The Golden Age of Television is generally recognized as beginning in 1947 with the first episode of Kraft Television Theatre and ending in 1960 with the final episode of Playhouse 90. Some historians use slightly different boundaries; producer David Susskind defined it as 1938 to 1954, while The Television Industry: A Historical Dictionary places it from the 7th of May 1947 to 1957.
What made the Golden Age of Television distinctive?
The Golden Age was defined by a large number of live productions broadcast directly to viewers, with no second takes and sets that had to be changed during commercials. It was also marked by highbrow programming including original teleplays, classical music performances, and the first television appearances of figures such as Leonard Bernstein and Arturo Toscanini.
What caused the end of the Golden Age of Television?
Several events converged to end the era: the quiz show scandals of 1958, a writers' strike in March 1960, the final broadcast of Playhouse 90 in May 1960, and the departure of director John Frankenheimer.
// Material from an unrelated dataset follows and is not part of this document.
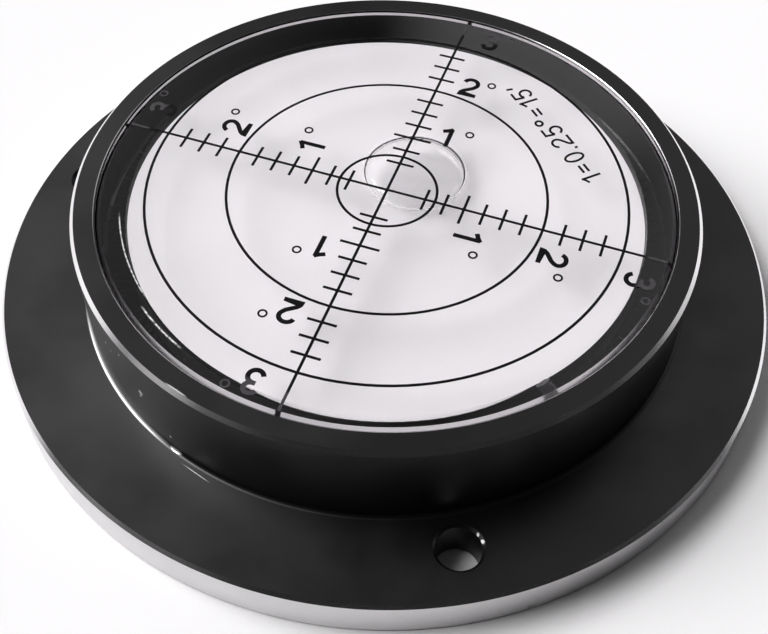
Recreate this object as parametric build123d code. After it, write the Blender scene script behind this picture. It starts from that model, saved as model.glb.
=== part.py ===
from build123d import *
from math import atan, degrees, radians, sqrt, tan
import os

# Flange-mounted bullseye level: a bubble under a spherical dome, read against a printed scale.
# The frame has its origin at the centre of the flange's underside, +Z up along the axis of
# symmetry and +Y along one arm of the printed crosshair. Sizes are in millimetres and degrees.

# Housing: flange, collar and floor turned from one aluminium bar
flange_diameter = 100.0
flange_thickness = 5.7
flange_edge_chamfer = 0.4
underside_edge_chamfer = 0.2
overall_height = 18.6
collar_wall = 3.05
foot_radius = 0.5
rim_outer_chamfer = 0.45
rim_inner_chamfer = 0.25
pocket_corner_radius = 0.3

# Clearance holes for three M5 screws, and the flat left on either side of them
hole_count = 3
hole_diameter = 5.3
hole_edge_chamfer = 0.35
hole_to_collar = 1.5
hole_to_edge = 3.5
first_hole_azimuth = 60.0

# Vial: clear cap with its side wall, standing in the housing's pocket
vial_clearance = 0.1
vial_top_below_rim = 0.27
vial_edge_chamfer = 0.5
vial_skirt_chamfer = 0.4
crown_thickness = 2.0
vial_wall = 3.2
dome_corner_radius = 0.5

# White disc that closes the vial, and the cement and adhesive under it
liquid_depth = 3.3
base_thickness = 3.0
base_clearance = 0.05
skirt_depth = 2.2
cement_leg = 1.2
bedding_thickness = 0.35
bedding_inset = 0.4

# Filling hole through the vial's wall and the pin that closes it
filler_diameter = 1.8
filler_clearance = 0.02
filler_azimuth = -38.5
filler_below_crown = 2.1

# Printed scale: divisions of a quarter of a degree, out to a plain margin round the vial's top
division_angle = 0.25
divisions_per_degree = 4
degrees_shown = 3
scale_margin = 5.85
arm_count = 4
centre_circle_diameter = 12.5
first_circle_degree = 2
first_tick_division = 2
tick_length = 3.6
degree_tick_length = 5.0
line_width = 0.35
ink_thickness = 0.05

# Bubble: a flat cushion of air, at rest where the photograph shows it
bubble_diameter = 13.4
bubble_thickness = 2.3
bubble_shoulder_width = 1.6
bubble_shoulder_height = 1.0
bubble_belly_width = 3.7
bubble_film = 0.05
bubble_offset = 6.15
bubble_azimuth = 73.6

# How near an edge has to be to count as the one that is looked for
edge_tolerance = 0.001

# Angles of a circle
quarter_turn = 90
full_turn = 4 * quarter_turn

# What follows from the sizes above
flange_radius = flange_diameter / 2
hole_radius = hole_diameter / 2
hole_mouth_radius = hole_radius + hole_edge_chamfer
hole_circle_radius = flange_radius - hole_to_edge - hole_mouth_radius
collar_radius = hole_circle_radius - hole_mouth_radius - hole_to_collar
pocket_radius = collar_radius - collar_wall
vial_radius = pocket_radius - vial_clearance
chamber_radius = vial_radius - vial_wall
base_radius = chamber_radius - base_clearance
scale_radius = vial_radius - scale_margin
division_pitch = scale_radius / (degrees_shown * divisions_per_degree)
dome_radius = division_pitch / tan(radians(division_angle))

vial_top = overall_height - vial_top_below_rim
crown_z = vial_top - crown_thickness
base_top = crown_z - liquid_depth
base_bottom = base_top - base_thickness
vial_bottom = base_bottom - skirt_depth
pocket_floor = vial_bottom - bedding_thickness
dome_centre_z = crown_z - dome_radius
filler_z = crown_z - filler_below_crown


def dome_height(radius, sphere_radius=dome_radius):
    """Height of a sphere about the dome's centre, at a distance from the axis."""
    return dome_centre_z + sqrt(sphere_radius**2 - radius**2)


def turned(*outline):
    """A turned piece: a closed half section in the XZ plane, spun about Z."""
    section = make_face(Plane.XZ * Wire(outline))
    return revolve(section, Axis.Z)


def disc(radius, bottom, top):
    """A plain disc on the axis."""
    blank = Cylinder(radius, top - bottom, align=(Align.CENTER, Align.CENTER, Align.MIN))
    return Pos(0, 0, bottom) * blank


def ring(inner_radius, outer_radius, bottom, top):
    """A plain ring of rectangular section."""
    corners = [
        (inner_radius, bottom),
        (outer_radius, bottom),
        (outer_radius, top),
        (inner_radius, top),
    ]
    return turned(*Polyline(corners, close=True).edges())


def rim(body, radius, height):
    """The circular edges of a body that have a radius and lie at a height."""

    def is_rim(edge):
        same_size = abs(edge.radius - radius) < edge_tolerance
        return same_size and abs(edge.arc_center.Z - height) < edge_tolerance

    return body.edges().filter_by(GeomType.CIRCLE).filter_by(is_rim)


def make_housing():
    """Flange, collar, pocket and the three chamfered holes."""
    bar = disc(flange_radius, 0, flange_thickness) + disc(collar_radius, 0, overall_height)
    body = bar - disc(pocket_radius, pocket_floor, overall_height)

    body = fillet(rim(body, collar_radius, flange_thickness), foot_radius)
    body = fillet(rim(body, pocket_radius, pocket_floor), pocket_corner_radius)
    body = chamfer(rim(body, flange_radius, flange_thickness), flange_edge_chamfer)
    body = chamfer(rim(body, flange_radius, 0), underside_edge_chamfer)
    body = chamfer(rim(body, collar_radius, overall_height), rim_outer_chamfer)
    body = chamfer(rim(body, pocket_radius, overall_height), rim_inner_chamfer)

    mouth = Cone(
        hole_radius,
        hole_mouth_radius,
        hole_edge_chamfer,
        align=(Align.CENTER, Align.CENTER, Align.MAX),
    )
    bore = disc(hole_radius, 0, flange_thickness)
    drill = bore + Pos(0, 0, flange_thickness) * mouth + mirror(mouth, Plane.XY)
    for index in range(hole_count):
        azimuth = first_hole_azimuth + index * full_turn / hole_count
        body -= Rot(0, 0, azimuth) * Pos(hole_circle_radius, 0, 0) * drill
    return body


def make_chamber(bottom):
    """The space under the dome, down to a height: a plain bore with a rounded top corner."""
    edge_height = dome_height(chamber_radius)
    crown = ThreePointArc(
        (chamber_radius, edge_height),
        (chamber_radius / 2, dome_height(chamber_radius / 2)),
        (0, crown_z),
    )
    sides = Polyline((0, crown_z), (0, bottom), (chamber_radius, bottom), (chamber_radius, edge_height))
    chamber = turned(crown, *sides.edges())
    return fillet(rim(chamber, chamber_radius, edge_height), dome_corner_radius)


def make_filler(radius):
    """A round bar along the filling hole, longer than the wall is thick."""
    bar = Rot(0, quarter_turn, 0) * Cylinder(radius, 2 * vial_wall)
    middle = vial_radius - vial_wall / 2
    return Rot(0, 0, filler_azimuth) * Pos(middle, 0, filler_z) * bar


def make_vial():
    """The clear cap: chamfered top, side wall and the ground spherical underside."""
    outline = Polyline(
        [
            (0, vial_top),
            (vial_radius - vial_edge_chamfer, vial_top),
            (vial_radius, vial_top - vial_edge_chamfer),
            (vial_radius, vial_bottom + vial_skirt_chamfer),
            (vial_radius - vial_skirt_chamfer, vial_bottom),
            (0, vial_bottom),
        ],
        close=True,
    )
    cap = turned(*outline.edges()) - make_chamber(vial_bottom)
    return cap - make_filler(filler_diameter / 2)


def make_filler_plug():
    """The closing pin, its ends flush with both faces of the wall."""
    pin = make_filler(filler_diameter / 2 - filler_clearance)
    return pin & ring(chamber_radius, vial_radius, vial_bottom, vial_top)


def make_base_disc():
    """The white disc, a close fit in the vial's bore."""
    return disc(base_radius, base_bottom, base_top)


def make_cement_bead():
    """Three-cornered bead in the angle between the base disc and the skirt."""
    outline = Polyline(
        [
            (chamber_radius, base_bottom),
            (chamber_radius - cement_leg, base_bottom),
            (chamber_radius, base_bottom - cement_leg),
        ],
        close=True,
    )
    return turned(*outline.edges())


def make_bedding_ring():
    """The layer of adhesive between the vial's skirt and the pocket's floor."""
    return ring(
        chamber_radius + bedding_inset,
        vial_radius - vial_skirt_chamfer,
        pocket_floor,
        vial_bottom,
    )


def make_bubble():
    """The bubble's half section, spun upright and then swung about the dome's centre."""
    radius = bubble_diameter / 2
    flat_radius = radius - bubble_shoulder_width
    belly_radius = radius - bubble_belly_width
    ceiling_radius = dome_radius - bubble_film
    shoulder_top = dome_height(flat_radius, ceiling_radius)
    widest = shoulder_top - bubble_shoulder_height
    bottom = dome_height(0, ceiling_radius) - bubble_thickness

    top = ThreePointArc(
        (0, dome_height(0, ceiling_radius)),
        (flat_radius / 2, dome_height(flat_radius / 2, ceiling_radius)),
        (flat_radius, shoulder_top),
    )
    shoulder = EllipticalCenterArc(
        (flat_radius, widest),
        bubble_shoulder_width,
        bubble_shoulder_height,
        start_angle=0,
        arc_size=quarter_turn,
    )
    belly = EllipticalCenterArc(
        (belly_radius, widest),
        bubble_belly_width,
        widest - bottom,
        start_angle=-quarter_turn,
        arc_size=quarter_turn,
    )
    closing = Polyline((belly_radius, bottom), (0, bottom), (0, dome_height(0, ceiling_radius)))
    upright = turned(top, shoulder, belly, *closing.edges())

    tilt = degrees(atan(bubble_offset / dome_radius))
    swing = Pos(0, 0, dome_centre_z) * Rot(0, 0, bubble_azimuth) * Rot(0, tilt, 0)
    return swing * Pos(0, 0, -dome_centre_z) * upright


def make_liquid(bubble):
    """All of the chamber that the bubble leaves."""
    return make_chamber(base_top) - bubble


def make_graduation():
    """Crosshair, circles and ticks as one raised layer of ink on the vial's top."""
    arm_length = 2 * (vial_radius - vial_edge_chamfer)
    marks = Rectangle(arm_length, line_width) + Rectangle(line_width, arm_length)

    degree_pitch = divisions_per_degree * division_pitch
    degree_circles = [count * degree_pitch for count in range(first_circle_degree, degrees_shown + 1)]
    for radius in [centre_circle_diameter / 2, *degree_circles]:
        marks += Circle(radius + line_width / 2) - Circle(radius - line_width / 2)

    for division in range(first_tick_division, degrees_shown * divisions_per_degree):
        on_degree = division % divisions_per_degree == 0
        if on_degree and division >= first_circle_degree * divisions_per_degree:
            continue
        length = degree_tick_length if on_degree else tick_length
        tick = Pos(0, division * division_pitch) * Rectangle(length, line_width)
        for arm in range(arm_count):
            marks += Rot(0, 0, arm * full_turn / arm_count) * tick
    return extrude(Pos(0, 0, vial_top) * marks, ink_thickness)


bubble = make_bubble()
nodes = {
    "housing": make_housing(),
    "vial": make_vial(),
    "base_disc": make_base_disc(),
    "filler_plug": make_filler_plug(),
    "cement_bead": make_cement_bead(),
    "bedding_ring": make_bedding_ring(),
    "graduation": make_graduation(),
    "liquid": make_liquid(bubble),
    "bubble": bubble,
}

os.makedirs("parts", exist_ok=True)
for name, solid in nodes.items():
    export_step(solid, f"parts/{name}.step")
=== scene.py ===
from math import asin, cos, pi, radians, sin, sqrt

import bpy
from mathutils import Matrix, Vector


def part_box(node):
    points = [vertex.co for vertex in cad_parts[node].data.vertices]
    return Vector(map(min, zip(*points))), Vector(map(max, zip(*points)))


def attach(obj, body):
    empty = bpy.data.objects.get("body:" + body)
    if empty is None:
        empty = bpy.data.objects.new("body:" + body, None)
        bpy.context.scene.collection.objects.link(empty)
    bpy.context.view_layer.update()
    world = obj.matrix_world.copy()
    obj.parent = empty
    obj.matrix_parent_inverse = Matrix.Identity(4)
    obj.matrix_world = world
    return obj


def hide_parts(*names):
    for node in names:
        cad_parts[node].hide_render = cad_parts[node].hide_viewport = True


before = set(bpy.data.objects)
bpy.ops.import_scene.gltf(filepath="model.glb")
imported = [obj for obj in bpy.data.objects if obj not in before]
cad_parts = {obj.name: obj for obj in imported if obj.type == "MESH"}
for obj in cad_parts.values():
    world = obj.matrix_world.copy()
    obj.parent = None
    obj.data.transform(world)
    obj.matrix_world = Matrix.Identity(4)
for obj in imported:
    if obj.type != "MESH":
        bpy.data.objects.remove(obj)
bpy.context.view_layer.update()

mm = 0.001

# The view
# The level lies flat and is seen from close by, fifty degrees above the table. The camera stands
# eighteen degrees round from the crosshair's lower arm, a little turned about its own line of sight.
camera_turn = radians(18.16)
camera_elevation = radians(49.581)
camera_distance = 159.73 * mm
camera_tilt = radians(-1.566)
camera_roll = radians(1.415)
camera_lens = 54.62
camera_sensor = 36
nearest_seen = camera_distance / 20
farthest_seen = camera_distance * 60

camera_data = bpy.data.cameras.new("camera")
camera_data.lens = camera_lens
camera_data.sensor_width = camera_sensor
camera_data.clip_start = nearest_seen
camera_data.clip_end = farthest_seen
camera = bpy.data.objects.new("camera", camera_data)
bpy.context.collection.objects.link(camera)
bpy.context.scene.camera = camera

turn_about_level = Matrix.Rotation(camera_turn, 4, "Z")
look_down = Matrix.Rotation(pi / 2 - camera_elevation + camera_tilt, 4, "X")
roll_about_sight = Matrix.Rotation(camera_roll, 4, "Z")
stand = Vector((0, -cos(camera_elevation), sin(camera_elevation))) * camera_distance
camera.matrix_world = turn_about_level @ Matrix.Translation(stand) @ look_down @ roll_about_sight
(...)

Network executives also shifted programming toward rural sitcoms and Westerns that drew larger audiences than highbrow productions.
What role did Gorgeous George play in the Golden Age of Television?
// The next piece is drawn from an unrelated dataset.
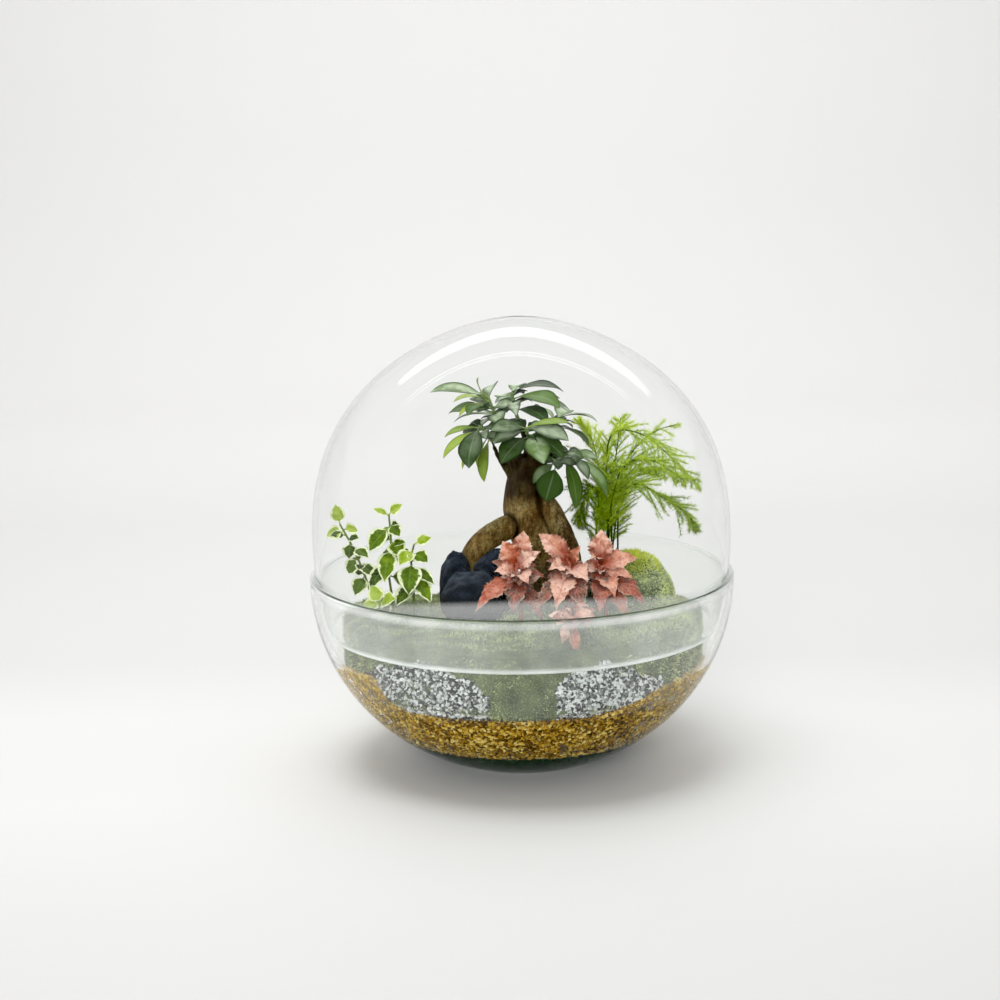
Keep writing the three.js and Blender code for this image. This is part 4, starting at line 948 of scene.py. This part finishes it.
def leaf(mass, root, tip, width, facing, style, tone):
    """A closed thin blade, arched along its rib, folded up at its sides and waved at its edges."""
    along = unit(tip - root)
    length = np.linalg.norm(tip - root)
    normal = unit(facing - along * facing.dot(along))
    side = np.cross(along, normal)
    rows, columns = style.rows, LEAF_COLUMNS
    u = np.linspace(0, 1, rows)[:, None]
    v = np.linspace(-1, 1, columns)
    half = np.interp(u, *zip(*style.outline)) * width / 2
    half = half * (1 + style.teeth * np.array([[1], [-1], [0]])[np.arange(rows) % 3])
    place = style.petiole + (1 - style.petiole) * u
    rib = root + place * length * along + 4 * style.arch * length * place * (1 - place) * normal
    curl = rng.uniform(-0.12, 0.12)
    phase = rng.uniform(0, 6)
    folded = style.fold * np.abs(v) * half
    waves = np.sin(2 * math.pi * style.waves * u + phase + 1.4 * np.sign(v))
    waved = style.wave * width / 2 * v ** 2 * waves * np.sin(math.pi * u) ** 0.5
    lift = folded + waved + curl * v * half * u
    tip_drop = -0.1 * length * np.clip(u - 0.75, 0, 1) ** 2 * 6
    face = rib[:, None] + (v * half)[..., None] * side + (lift + tip_drop)[..., None] * normal
    thick = style.thick / 2 * (1 - 0.75 * np.abs(v) ** 3)[:, None] * normal
    count = rows * columns
    quads = grid_faces(rows, columns)
    left = np.arange(rows - 1) * columns
    right = left + columns - 1
    first = np.arange(columns - 1)
    last = first + count - columns
    edges = [(left, left + columns), (right + columns, right), (first + 1, first), (last, last + 1)]
    walls = [np.stack([a, b, b + count, a + count], 1) for a, b in edges]
    mass.add([face + thick, face - thick], [quads[:, ::-1], quads + count] + walls, tone,
             np.tile(np.repeat(u, columns), 2), np.tile(v, 2 * rows))
    tube(mass, [root, (root + rib[0]) / 2, rib[1]], [0.55, 0.5, 0.35], 6, min(tone + 0.25, 1))


def walked(path):
    """The share of a path's length at each of its points."""
    steps = np.linalg.norm(np.diff(path, axis=0), axis=1)
    return np.concatenate([[0], np.cumsum(steps)]) / steps.sum()


def along_path(path, share):
    """The point at a share of a path's length."""
    return np.array([np.interp(share, walked(path), values) for values in np.transpose(path)])


def facing_of(tip, middle):
    """The direction that a leaf's upper side faces."""
    away = (tip - middle) * [1, 1, 0]
    if np.linalg.norm(away) < 1:
        away = np.array([0, -1.0, 0])
    return unit(away) * 0.7 + np.array([0, -0.35, 1.0])


def inner_leaf_tone(kind, number):
    """Dark, as painted shade deep inside the plant, but for every third leaf of the fittonia."""
    if kind == "fittonia" and number % 3:
        return rng.uniform(0, 0.12)
    tone = rng.uniform(0, 0.3)
    return rng.uniform(0.4, 0.9) if kind == "fittonia" else tone


def make_shoot(kind, name, twig, leaves):
    """Leaves on a twig, which starts in a branch of the ficus or in the ground."""
    style = STYLES[kind]
    if kind == "ficus":
        branch = np.array(BRANCHES[name][0], float)
        ahead = unit(branch[-1] - branch[-2])
        start = branch[-1] + ahead * 0.3
        path = np.array([start, start + ahead * 2, *twig])
        middle = CROWN_MIDDLE
        bare = walked(path)[1]
    else:
        x, y = twig[0][:2]
        path = np.array([(x, y, float(ground(x, y)) - STEM_DEPTH), *twig], float)
        middle = path[-1] + [0, style.back, 0]
        bare = min(walked(path)[1], 0.9)
    mass = Mass()
    tube(mass, smooth_path(path, 5), style.stem_radii, 8, style.stem_tone)
    for at, x, y, z, width, *tone in leaves:
        tip = np.array([x, y, z], float)
        root = along_path(path, bare + (1 - bare) * at)
        young = width < style.young_width or at >= style.young_from
        tone = tone[0] if tone else rng.uniform(*style.tones[young])
        leaf(mass, root, tip, width, facing_of(tip, middle), style, tone)
    number, length, breadth = style.inner_leaves
    for k in range(number):
        root = along_path(path, bare + (1 - bare) * rng.uniform(0.25, 0.9))
        clock = 2.4 * k + rng.uniform(-0.4, 0.4)
        way = unit([math.cos(clock), math.sin(clock), rng.uniform(-0.3, 0.45)])
        tip = root + way * length * rng.uniform(0.7, 1.1)
        tone = inner_leaf_tone(kind, k)
        leaf(mass, root, tip, breadth * rng.uniform(0.8, 1.1), facing_of(tip, middle), style, tone)
    node = f"{style.node}_{name}"
    mass.make(node + "_leaves", MATERIALS[kind], (node,))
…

Gorgeous George Wagner made his first television appearance on the 11th of November 1947 and quickly became a national celebrity. His theatrical character drew large audiences to professional wrestling broadcasts and, according to sources at the time, was probably responsible for selling as many television sets as Milton Berle.
What was the first videotape system used in Golden Age television?
The first practical videotape system was Ampex's Quadruplex, which became available in 1957. Before that, all television was either live or filmed. Even after videotape arrived, editing it required a razor blade, so retakes remained rare and shows were often still shot live to tape.
Which Golden Age teleplays were later adapted into films?
Reginald Rose's Twelve Angry Men and Paddy Chayefsky's Marty were both adapted from Golden Age teleplays and went on to wide acclaim as films. The first screen adaptation of a James Bond story was also a 1954 teleplay, a production of "Casino Royale", broadcast years before the film series began.